* Request
Write the data out again, exactly as given.

** Start **

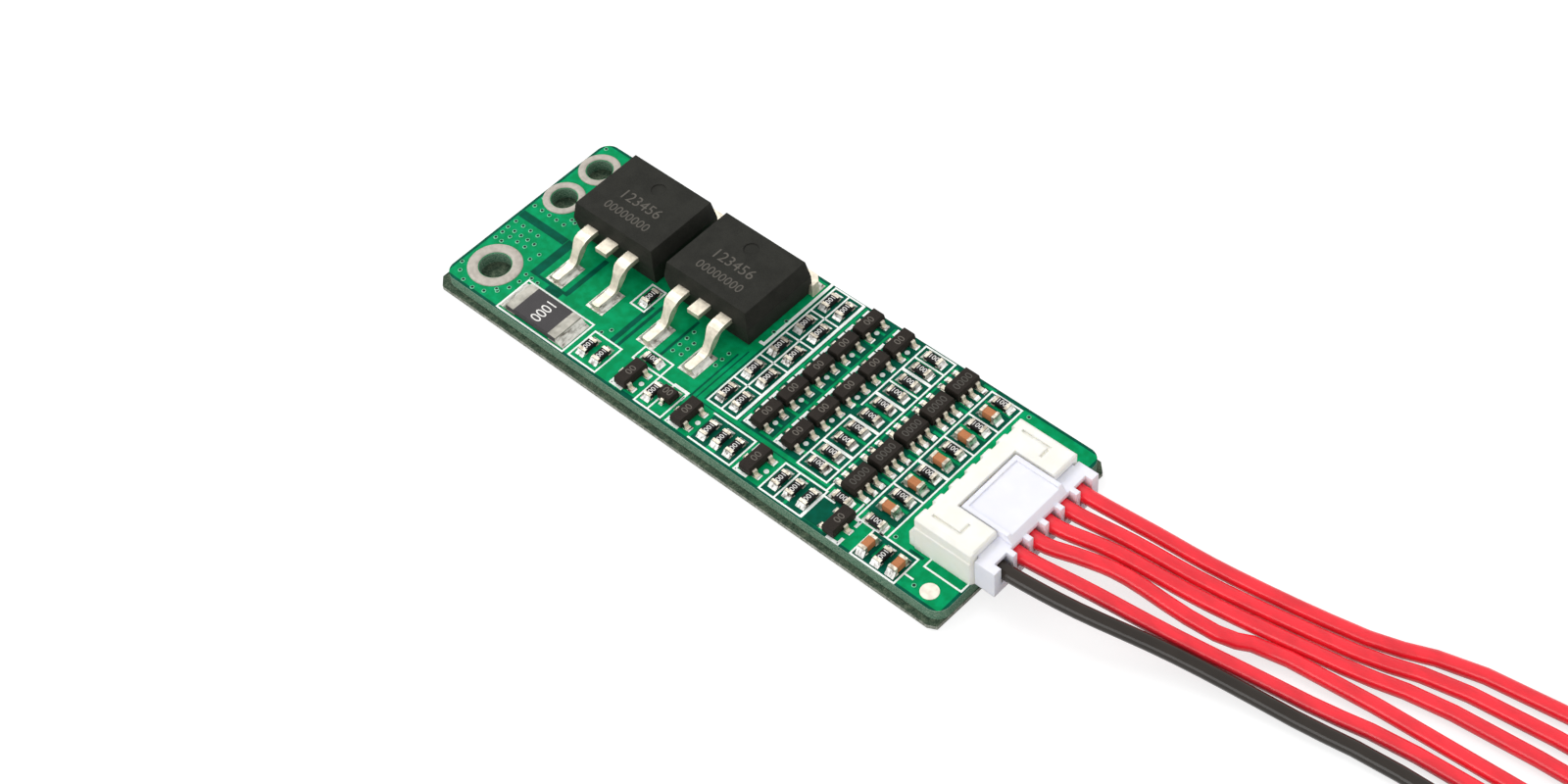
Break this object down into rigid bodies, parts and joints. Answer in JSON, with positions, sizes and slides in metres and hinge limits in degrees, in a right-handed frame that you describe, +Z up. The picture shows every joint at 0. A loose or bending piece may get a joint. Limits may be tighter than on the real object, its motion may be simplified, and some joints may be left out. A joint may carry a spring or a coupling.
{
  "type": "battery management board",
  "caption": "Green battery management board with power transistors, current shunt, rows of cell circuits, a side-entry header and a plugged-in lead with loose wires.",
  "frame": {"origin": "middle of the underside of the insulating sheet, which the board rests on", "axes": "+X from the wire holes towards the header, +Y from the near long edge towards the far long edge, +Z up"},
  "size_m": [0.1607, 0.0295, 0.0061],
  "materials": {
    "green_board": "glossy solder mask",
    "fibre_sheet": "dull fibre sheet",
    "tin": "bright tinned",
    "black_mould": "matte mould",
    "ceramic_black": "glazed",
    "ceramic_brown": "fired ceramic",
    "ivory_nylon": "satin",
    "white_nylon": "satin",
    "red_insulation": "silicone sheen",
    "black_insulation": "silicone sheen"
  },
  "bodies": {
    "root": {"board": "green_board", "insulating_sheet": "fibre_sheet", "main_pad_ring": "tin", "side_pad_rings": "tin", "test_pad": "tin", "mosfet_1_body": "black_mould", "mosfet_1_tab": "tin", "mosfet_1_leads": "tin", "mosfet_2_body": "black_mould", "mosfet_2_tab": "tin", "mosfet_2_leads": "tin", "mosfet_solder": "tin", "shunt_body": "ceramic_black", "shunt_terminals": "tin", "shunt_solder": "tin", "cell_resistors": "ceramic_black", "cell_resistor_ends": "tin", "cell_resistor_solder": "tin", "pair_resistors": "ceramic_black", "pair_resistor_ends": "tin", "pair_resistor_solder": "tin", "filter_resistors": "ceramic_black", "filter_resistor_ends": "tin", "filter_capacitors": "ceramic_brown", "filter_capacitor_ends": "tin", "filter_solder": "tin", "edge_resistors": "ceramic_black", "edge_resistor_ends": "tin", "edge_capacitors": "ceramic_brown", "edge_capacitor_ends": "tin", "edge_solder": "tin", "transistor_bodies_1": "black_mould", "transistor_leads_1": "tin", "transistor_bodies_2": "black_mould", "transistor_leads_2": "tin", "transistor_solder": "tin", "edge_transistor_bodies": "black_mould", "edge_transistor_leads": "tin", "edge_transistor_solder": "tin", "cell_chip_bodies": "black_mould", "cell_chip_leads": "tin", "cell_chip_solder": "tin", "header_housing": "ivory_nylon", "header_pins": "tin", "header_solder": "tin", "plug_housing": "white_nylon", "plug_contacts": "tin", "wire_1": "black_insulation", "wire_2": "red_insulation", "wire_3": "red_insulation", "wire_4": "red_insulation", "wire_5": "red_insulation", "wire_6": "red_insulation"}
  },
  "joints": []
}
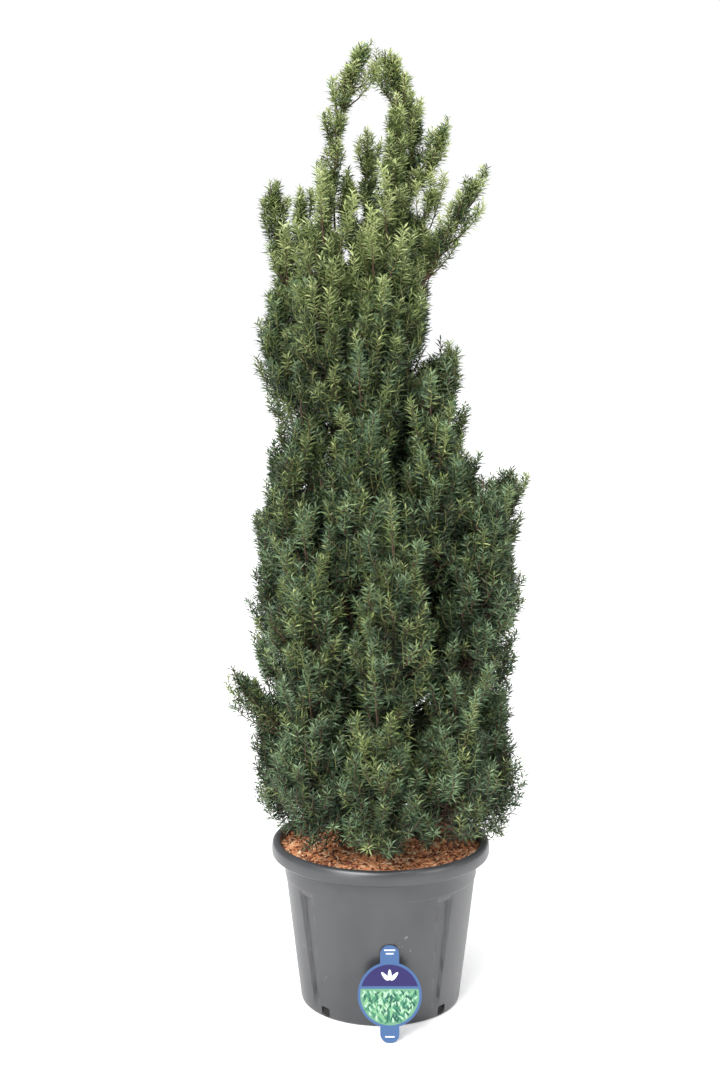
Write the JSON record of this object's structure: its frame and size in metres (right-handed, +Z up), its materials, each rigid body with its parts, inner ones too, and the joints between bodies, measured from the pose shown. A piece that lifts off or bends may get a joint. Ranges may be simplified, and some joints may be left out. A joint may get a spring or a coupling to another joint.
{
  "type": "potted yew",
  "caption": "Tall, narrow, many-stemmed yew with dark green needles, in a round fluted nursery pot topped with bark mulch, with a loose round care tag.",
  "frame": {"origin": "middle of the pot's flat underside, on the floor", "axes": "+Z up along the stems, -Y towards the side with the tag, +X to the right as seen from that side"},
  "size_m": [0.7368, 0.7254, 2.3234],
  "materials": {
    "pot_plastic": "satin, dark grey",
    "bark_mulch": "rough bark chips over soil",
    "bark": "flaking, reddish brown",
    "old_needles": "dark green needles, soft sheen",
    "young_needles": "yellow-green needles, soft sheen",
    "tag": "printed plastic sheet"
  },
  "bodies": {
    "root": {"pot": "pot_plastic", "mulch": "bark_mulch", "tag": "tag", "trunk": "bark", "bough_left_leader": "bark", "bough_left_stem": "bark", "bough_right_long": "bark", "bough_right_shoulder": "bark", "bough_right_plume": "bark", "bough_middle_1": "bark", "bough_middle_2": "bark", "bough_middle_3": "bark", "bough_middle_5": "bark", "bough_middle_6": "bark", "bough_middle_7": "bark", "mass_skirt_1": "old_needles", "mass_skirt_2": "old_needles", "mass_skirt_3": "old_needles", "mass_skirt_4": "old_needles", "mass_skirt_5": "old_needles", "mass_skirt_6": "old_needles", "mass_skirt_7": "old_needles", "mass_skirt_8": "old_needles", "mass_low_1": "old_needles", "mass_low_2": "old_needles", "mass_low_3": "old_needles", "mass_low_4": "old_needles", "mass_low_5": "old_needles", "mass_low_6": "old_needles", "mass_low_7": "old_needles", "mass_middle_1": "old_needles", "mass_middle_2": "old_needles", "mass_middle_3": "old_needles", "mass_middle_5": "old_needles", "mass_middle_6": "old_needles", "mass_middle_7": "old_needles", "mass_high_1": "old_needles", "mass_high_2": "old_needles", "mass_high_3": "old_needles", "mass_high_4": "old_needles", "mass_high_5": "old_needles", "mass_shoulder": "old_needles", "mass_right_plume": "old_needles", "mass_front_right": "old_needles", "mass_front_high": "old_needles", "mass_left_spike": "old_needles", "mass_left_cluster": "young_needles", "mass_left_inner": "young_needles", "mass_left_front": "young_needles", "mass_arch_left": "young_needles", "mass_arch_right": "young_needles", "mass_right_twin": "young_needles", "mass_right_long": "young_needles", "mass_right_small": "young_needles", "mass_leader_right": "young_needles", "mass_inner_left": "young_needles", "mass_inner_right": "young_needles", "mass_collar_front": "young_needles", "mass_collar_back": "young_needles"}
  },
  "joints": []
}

** End **

* Answer in full
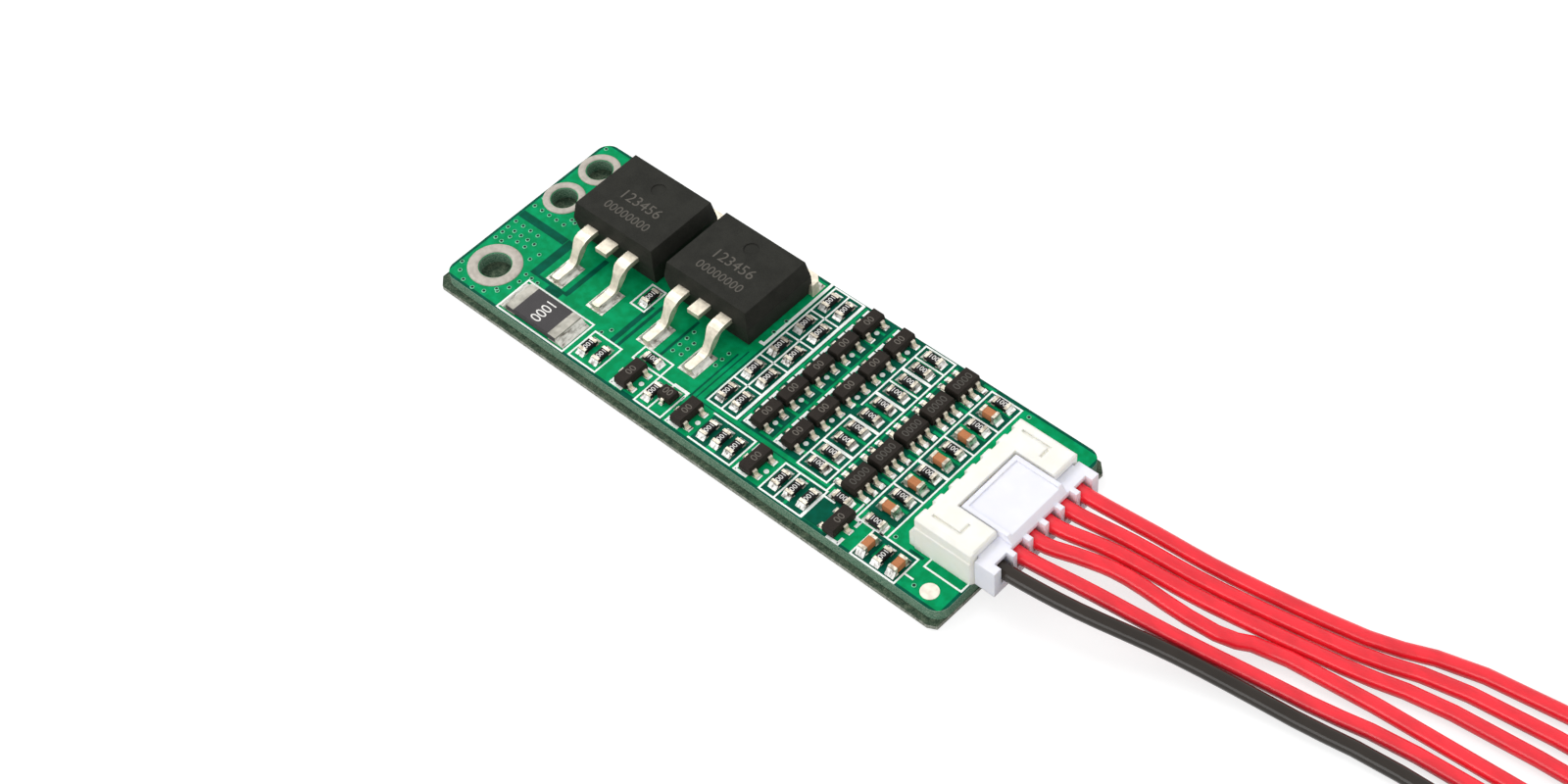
Break this object down into rigid bodies, parts and joints. Answer in JSON, with positions, sizes and slides in metres and hinge limits in degrees, in a right-handed frame that you describe, +Z up. The picture shows every joint at 0. A loose or bending piece may get a joint. Limits may be tighter than on the real object, its motion may be simplified, and some joints may be left out. A joint may carry a spring or a coupling.
{
  "type": "battery management board",
  "caption": "Green battery management board with power transistors, current shunt, rows of cell circuits, a side-entry header and a plugged-in lead with loose wires.",
  "frame": {"origin": "middle of the underside of the insulating sheet, which the board rests on", "axes": "+X from the wire holes towards the header, +Y from the near long edge towards the far long edge, +Z up"},
  "size_m": [0.1607, 0.0295, 0.0061],
  "materials": {
    "green_board": "glossy solder mask",
    "fibre_sheet": "dull fibre sheet",
    "tin": "bright tinned",
    "black_mould": "matte mould",
    "ceramic_black": "glazed",
    "ceramic_brown": "fired ceramic",
    "ivory_nylon": "satin",
    "white_nylon": "satin",
    "red_insulation": "silicone sheen",
    "black_insulation": "silicone sheen"
  },
  "bodies": {
    "root": {"board": "green_board", "insulating_sheet": "fibre_sheet", "main_pad_ring": "tin", "side_pad_rings": "tin", "test_pad": "tin", "mosfet_1_body": "black_mould", "mosfet_1_tab": "tin", "mosfet_1_leads": "tin", "mosfet_2_body": "black_mould", "mosfet_2_tab": "tin", "mosfet_2_leads": "tin", "mosfet_solder": "tin", "shunt_body": "ceramic_black", "shunt_terminals": "tin", "shunt_solder": "tin", "cell_resistors": "ceramic_black", "cell_resistor_ends": "tin", "cell_resistor_solder": "tin", "pair_resistors": "ceramic_black", "pair_resistor_ends": "tin", "pair_resistor_solder": "tin", "filter_resistors": "ceramic_black", "filter_resistor_ends": "tin", "filter_capacitors": "ceramic_brown", "filter_capacitor_ends": "tin", "filter_solder": "tin", "edge_resistors": "ceramic_black", "edge_resistor_ends": "tin", "edge_capacitors": "ceramic_brown", "edge_capacitor_ends": "tin", "edge_solder": "tin", "transistor_bodies_1": "black_mould", "transistor_leads_1": "tin", "transistor_bodies_2": "black_mould", "transistor_leads_2": "tin", "transistor_solder": "tin", "edge_transistor_bodies": "black_mould", "edge_transistor_leads": "tin", "edge_transistor_solder": "tin", "cell_chip_bodies": "black_mould", "cell_chip_leads": "tin", "cell_chip_solder": "tin", "header_housing": "ivory_nylon", "header_pins": "tin", "header_solder": "tin", "plug_housing": "white_nylon", "plug_contacts": "tin", "wire_1": "black_insulation", "wire_2": "red_insulation", "wire_3": "red_insulation", "wire_4": "red_insulation", "wire_5": "red_insulation", "wire_6": "red_insulation"}
  },
  "joints": []
}
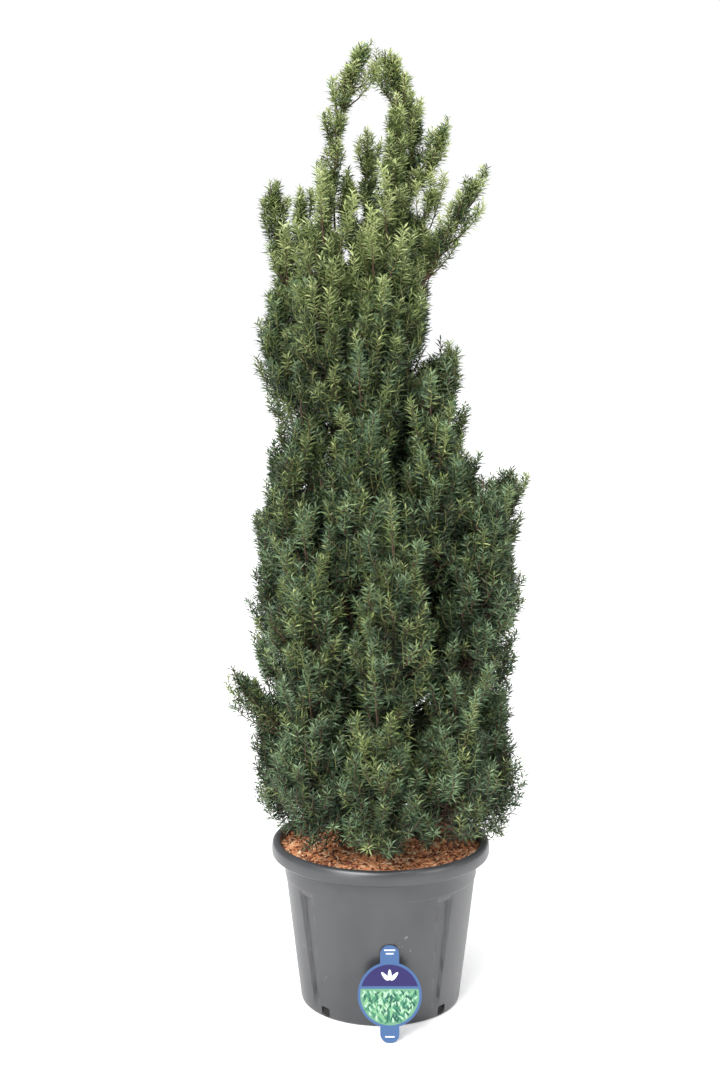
Write the JSON record of this object's structure: its frame and size in metres (right-handed, +Z up), its materials, each rigid body with its parts, inner ones too, and the joints between bodies, measured from the pose shown. A piece that lifts off or bends may get a joint. Ranges may be simplified, and some joints may be left out. A joint may get a spring or a coupling to another joint.
{
  "type": "potted yew",
  "caption": "Tall, narrow, many-stemmed yew with dark green needles, in a round fluted nursery pot topped with bark mulch, with a loose round care tag.",
  "frame": {"origin": "middle of the pot's flat underside, on the floor", "axes": "+Z up along the stems, -Y towards the side with the tag, +X to the right as seen from that side"},
  "size_m": [0.7368, 0.7254, 2.3234],
  "materials": {
    "pot_plastic": "satin, dark grey",
    "bark_mulch": "rough bark chips over soil",
    "bark": "flaking, reddish brown",
    "old_needles": "dark green needles, soft sheen",
    "young_needles": "yellow-green needles, soft sheen",
    "tag": "printed plastic sheet"
  },
  "bodies": {
    "root": {"pot": "pot_plastic", "mulch": "bark_mulch", "tag": "tag", "trunk": "bark", "bough_left_leader": "bark", "bough_left_stem": "bark", "bough_right_long": "bark", "bough_right_shoulder": "bark", "bough_right_plume": "bark", "bough_middle_1": "bark", "bough_middle_2": "bark", "bough_middle_3": "bark", "bough_middle_5": "bark", "bough_middle_6": "bark", "bough_middle_7": "bark", "mass_skirt_1": "old_needles", "mass_skirt_2": "old_needles", "mass_skirt_3": "old_needles", "mass_skirt_4": "old_needles", "mass_skirt_5": "old_needles", "mass_skirt_6": "old_needles", "mass_skirt_7": "old_needles", "mass_skirt_8": "old_needles", "mass_low_1": "old_needles", "mass_low_2": "old_needles", "mass_low_3": "old_needles", "mass_low_4": "old_needles", "mass_low_5": "old_needles", "mass_low_6": "old_needles", "mass_low_7": "old_needles", "mass_middle_1": "old_needles", "mass_middle_2": "old_needles", "mass_middle_3": "old_needles", "mass_middle_5": "old_needles", "mass_middle_6": "old_needles", "mass_middle_7": "old_needles", "mass_high_1": "old_needles", "mass_high_2": "old_needles", "mass_high_3": "old_needles", "mass_high_4": "old_needles", "mass_high_5": "old_needles", "mass_shoulder": "old_needles", "mass_right_plume": "old_needles", "mass_front_right": "old_needles", "mass_front_high": "old_needles", "mass_left_spike": "old_needles", "mass_left_cluster": "young_needles", "mass_left_inner": "young_needles", "mass_left_front": "young_needles", "mass_arch_left": "young_needles", "mass_arch_right": "young_needles", "mass_right_twin": "young_needles", "mass_right_long": "young_needles", "mass_right_small": "young_needles", "mass_leader_right": "young_needles", "mass_inner_left": "young_needles", "mass_inner_right": "young_needles", "mass_collar_front": "young_needles", "mass_collar_back": "young_needles"}
  },
  "joints": []
}